FOSSMeet is the annual event on Free and Open source software, conducted at National Institute of Technology, Calicut. Started in 2005 as FLOSS(Free/Libre Open Source Software) Meet with a vision to create a culture of innovation, evolution and open standards, the meet intends to support the FOSS community, open education system and dissemination of FOSS ideology.
FOSSCell, NIT Calicut along with Tathva '15 teamed up with Mozilla Firefox,
one of the largest open-source communities in the world to conduct
the Day of Code.
A 24-hour FxOS hackathon was conducted on September 19th, 2015 to mark the Software Freedom Day.
The quality apps produced at the end of the hackathon is an outstanding example of
how collaboration can lead to world-class open source products.
The event will feature a wide range of workshops, discussions and lectures by eminent personalities. FOSSMeet will also consist of various hands-on sessions which would help in contributing to various open source projects. Upholding the philosophy of FOSS, the event has talks and workshops dealing with the current trends in FOSS and open hardware, hands-on sessions to develop skills and a place to meet like minded people.
You have absolute freedom to do whatever you want with the software. No one's locking you down from taking a look at the code, making and breaking it should you feel like. No one's stopping you from being creative with the amazing piece of software that you already have.
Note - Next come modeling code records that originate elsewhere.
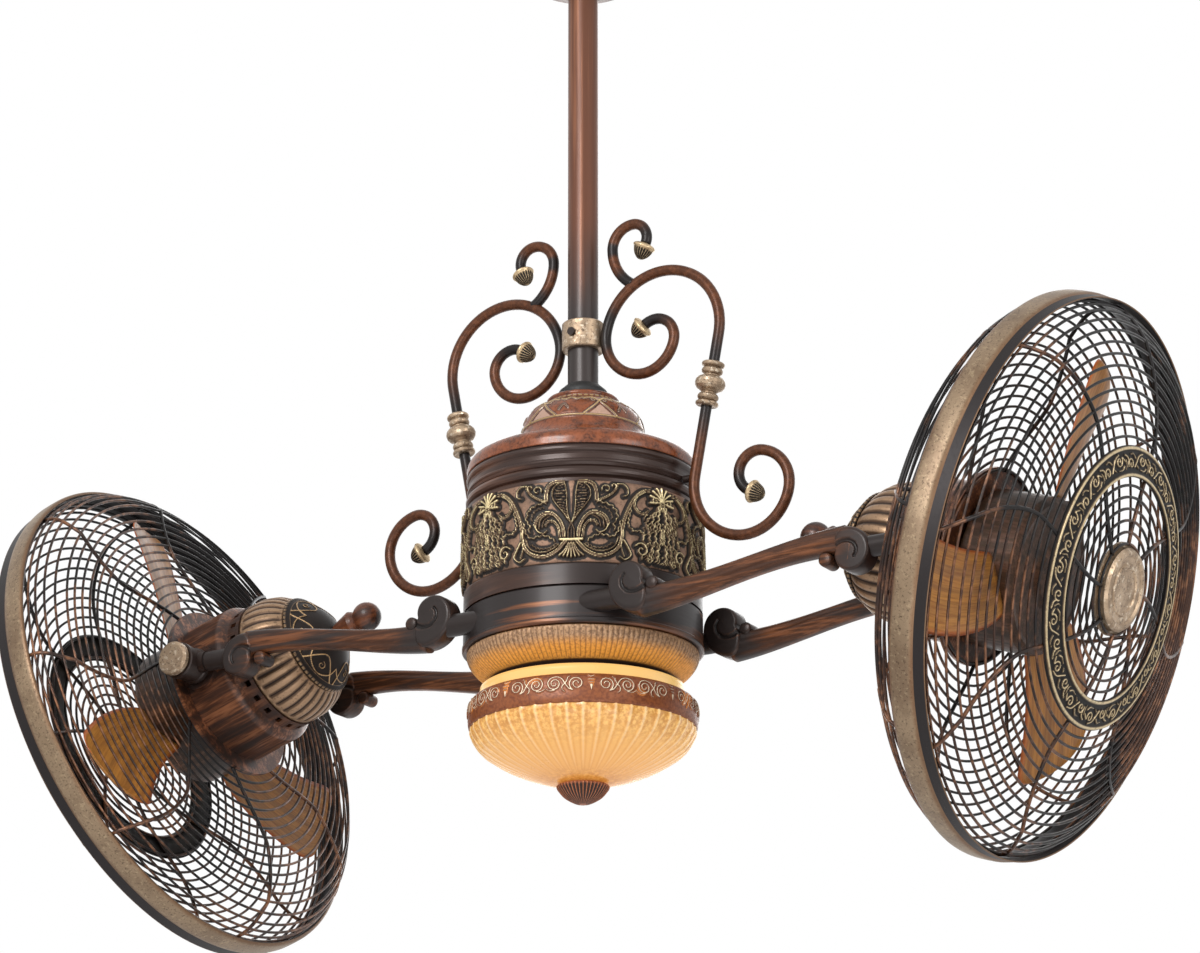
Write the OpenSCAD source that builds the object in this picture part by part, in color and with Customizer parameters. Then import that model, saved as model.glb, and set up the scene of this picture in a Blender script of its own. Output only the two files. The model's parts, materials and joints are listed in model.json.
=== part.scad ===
// Twin head ceiling fan: two caged fan heads on a turning ring below a hanging body.
// Millimetres, +Z up. The origin is on the ceiling plane, on the axis of the rod.

/* [Ceiling end] */
// Outside diameter of the canopy against the ceiling
canopy_d = 136; // [126:1:150]
// Height of the canopy
canopy_h = 62; // [56:1:70]
// Distance between the two ceiling screws
box_screw_gap = 88.9; // [80:0.1:92]
// Outside diameter of the rod
rod_d = 26.7; // [24:0.1:28]
// Drop from the ceiling to the top of the body cap
cap_drop = 452; // [440:1:480]

/* [Body] */
// Outside radius of the plain body rings
body_r = 101.5; // [99:0.5:104]
// Height of the domed cap
cap_h = 75; // [72:1:80]
// Height of the moulded crown
crown_h = 34; // [32:1:38]
// Height of the ornamented band
band_h = 70.5; // [66:0.5:76]
// Height of the plain ring below the ornamented band
base_h = 18.5; // [16:0.5:22]
// Height of the turning ring that carries the arms
ring_h = 32.5; // [31:0.5:34]
// Wall thickness of the body shells
wall = 3; // [2.5:0.1:3.5]

/* [Light] */
// Height of the ribbed pan above the glass
pan_h = 25; // [23:1:28]
// Greatest radius of the glass bowl
glass_r = 95.5; // [93:0.5:97]
// Depth of the glass bowl from its rim to its foot
glass_h = 82; // [80:1:88]
// Thickness of the glass
glass_t = 3; // [2.5:0.1:3.5]

/* [Scrolls] */
// Diameter of the scroll rod
scroll_d = 9.5; // [8.5:0.1:10]
// Outside diameter of the clamp that holds the scrolls to the rod
clamp_d = 36.8; // [35:0.1:38]
// Height of that clamp
clamp_h = 25; // [20:1:28]

/* [Arms] */
// Direction of the right head and the scrolls, clockwise from +X
head_az = 31.2; // [25:0.1:38]
// Distance of each arm's mid plane from the plane of the head's axis
arm_gap = 79; // [78:0.5:82]
// Thickness of an arm, across its plane
arm_t = 18; // [15:0.5:20]
// Distance from the rod's axis to the tilt axis of a head
pivot_u = 356; // [350:1:362]
// Height of the tilt axis above the axis of the arm sockets
pivot_rise = 6; // [3:0.5:8]

/* [Heads] */
// Downward tilt of a head at rest, in degrees
tilt = 18; // [12:0.5:20]
// Outside radius of the cage band
cage_r = 226; // [218:1:228]
// Outside radius of the motor housing
motor_r = 65.5; // [63:0.5:66]
// Distance between neighbouring wires of a grille
wire_pitch = 8.4; // [8:0.1:10]
// Diameter of the ring wires
wire_d = 2.4; // [2:0.1:2.8]
// Thickness of the ribs that the ring wires pass through
rib_t = 3.2; // [3:0.1:3.6]
// Number of ribs in each grille
ribs = 8; // [6:1:10]

/* [Blades] */
// Radius of the blade tips
blade_r = 186; // [175:1:188]
// Chord of a blade at its tip
blade_chord = 84; // [78:1:88]
// Pitch of a blade at its root, in degrees
blade_pitch = 19; // [16:1:22]

/* [Hidden] */

$fn = 64;
fit = 0.05;          // radial play of a shaft in its bore
seam = 0.6;          // gap between the turning ring and the fixed pieces
RIGHT = 0;
LEFT = 180;
NEAR = -1;
FAR = 1;

// Heights, all measured down from the ceiling
z_cap = -cap_drop;
z_crown = z_cap - cap_h;
z_band = z_crown - crown_h;
z_base = z_band - band_h;
z_ring = z_base - base_h - seam;
z_pan = z_ring - ring_h - seam;
z_glass = z_pan - pan_h - 5;
z_foot = z_glass - glass_h;
z_socket = z_ring - ring_h / 2 + 2;
z_pivot = z_socket + pivot_rise;
z_clamp = z_cap + 55;

// Radii
rod_r = rod_d / 2;
shaft_r = 15;
stem_r = 5;
bearing_r = 26;
hub_r = 32;
scroll_r = scroll_d / 2;
clamp_r = clamp_d / 2;
stub_r = 9.5;
trunnion_r = 9;
barrel_r = 16;
barrel_in = arm_gap - 9.5;
barrel_out = arm_gap + 18;

// ---------- shared shapes ----------

// A turned piece: its profile is a list of [radius, height] points.
module turned(profile) {
    rotate_extrude() polygon(profile);
}

// Points of an arc about [cx, cy], from angle a0 to a1.
function arc(cx, cy, r, a0, a1, n = 6) =
    [for (i = [0 : n]) let (a = a0 + (a1 - a0) * i / n) [cx + r * cos(a), cy + r * sin(a)]];

// A closed body through rings of points, each ring with the same even number of points.
module loft(rings) {
    count = len(rings[0]);
    last = len(rings) - 1;
    points = [for (ring = rings) for (p = ring) p];
    sides = [for (i = [0 : last - 1], j = [0 : count - 1])
        let (k = (j + 1) % count)
        each [[i * count + j, i * count + k, (i + 1) * count + k],
              [i * count + j, (i + 1) * count + k, (i + 1) * count + j]]];
    // Each end is closed by a ladder of triangles between its first and its last points
    start = [for (j = [0 : count / 2 - 2]) each [[j + 1, j, count - 1 - j], [j + 1, count - 1 - j, count - 2 - j]]];
    finish = [for (f = start) [for (j = [2 : -1 : 0]) last * count + f[j]]];
    polyhedron(points, concat(sides, start, finish), convexity = 6);
}

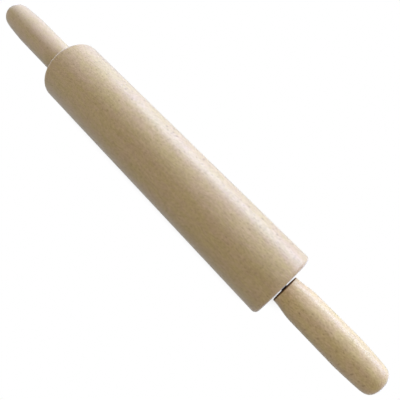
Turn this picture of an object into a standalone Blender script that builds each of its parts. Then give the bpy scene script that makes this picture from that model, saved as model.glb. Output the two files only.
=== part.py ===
"""Beech rolling pin: a turned barrel that runs on two ball bearings round a steel axle.

The pin lies on the table along X. Z = 0 is the table, and the origin is under its middle.
Both handles are fixed on the axle and stay in the hands while the barrel rolls.
"""

import math

import bmesh
import bpy
from mathutils import Matrix

# Fits
FIT = 0.0001
RUNNING_CLEARANCE = 0.00012
CUT_OVERRUN = 0.0005
MERGE_DISTANCE = 0.000001

# Barrel
BARREL_LENGTH = 0.250
BARREL_DIAMETER = 0.0546
BARREL_EDGE_RADIUS = 0.0037
BARREL_BORE = 0.012
BEARING_RECESS = 0.0005

# Handles
HANDLE_GAP = 0.0014
HANDLE_LENGTH = 0.086
HANDLE_BASE_DIAMETER = 0.0226
HANDLE_BASE_EDGE = 0.0008
HANDLE_GRIP_DIAMETER = 0.0263
HANDLE_NOSE_DIAMETER = 0.0220
HANDLE_SWELL_LENGTH = 0.018
HANDLE_NOSE_LENGTH = 0.030
NOSE_TAPER_POWER = 1.3
NOSE_BLUNT_POWER = 14
NOSE_ROUND_POWER = 0.54

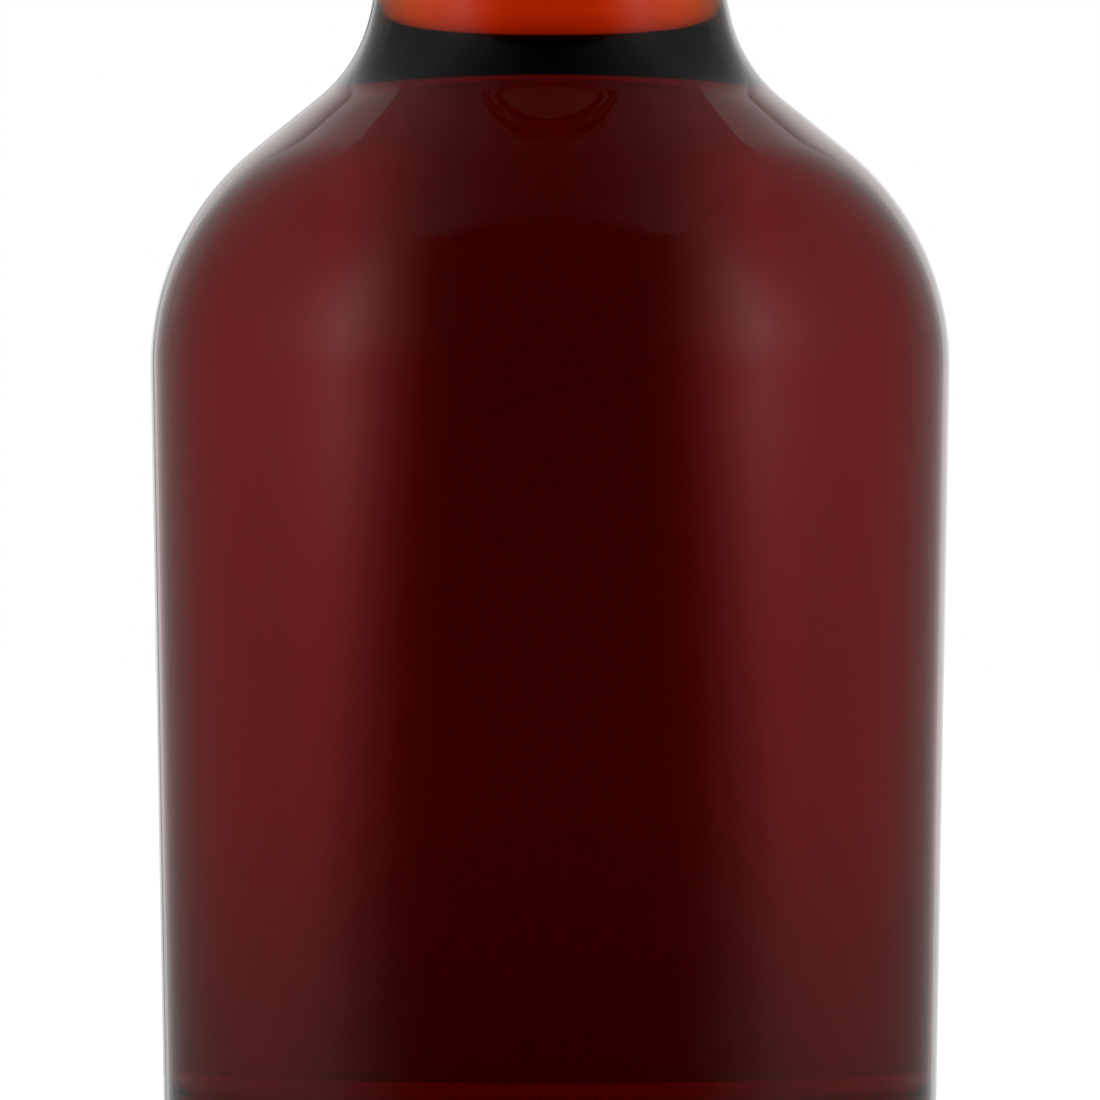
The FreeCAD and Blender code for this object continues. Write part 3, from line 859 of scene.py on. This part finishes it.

You can either work with software that you have no idea or assurance as to how it handles your data or you can work with software that is trusted by millions worldwide. Also, the fact that the source code is available makes it less prone to security vulnerabilities, because "given enough eyeballs, all bugs are shallow".
Should there be a serious bug, a fix to the bug will be released within a matter of days, whereas it might take months for commercial software vendors to do the same. For the simple reason that the vulnerabilities get fixed soon, there aren't many viruses that plague OSS.
Free software gets the whole community involved in working together to fix problems. Users not only report bugs, they even fix bugs and send in fixes. Free software packages do not always compete commercially, but they still compete for a good reputation, and a program which is unsatisfactory will not achieve the popularity that developers hope for.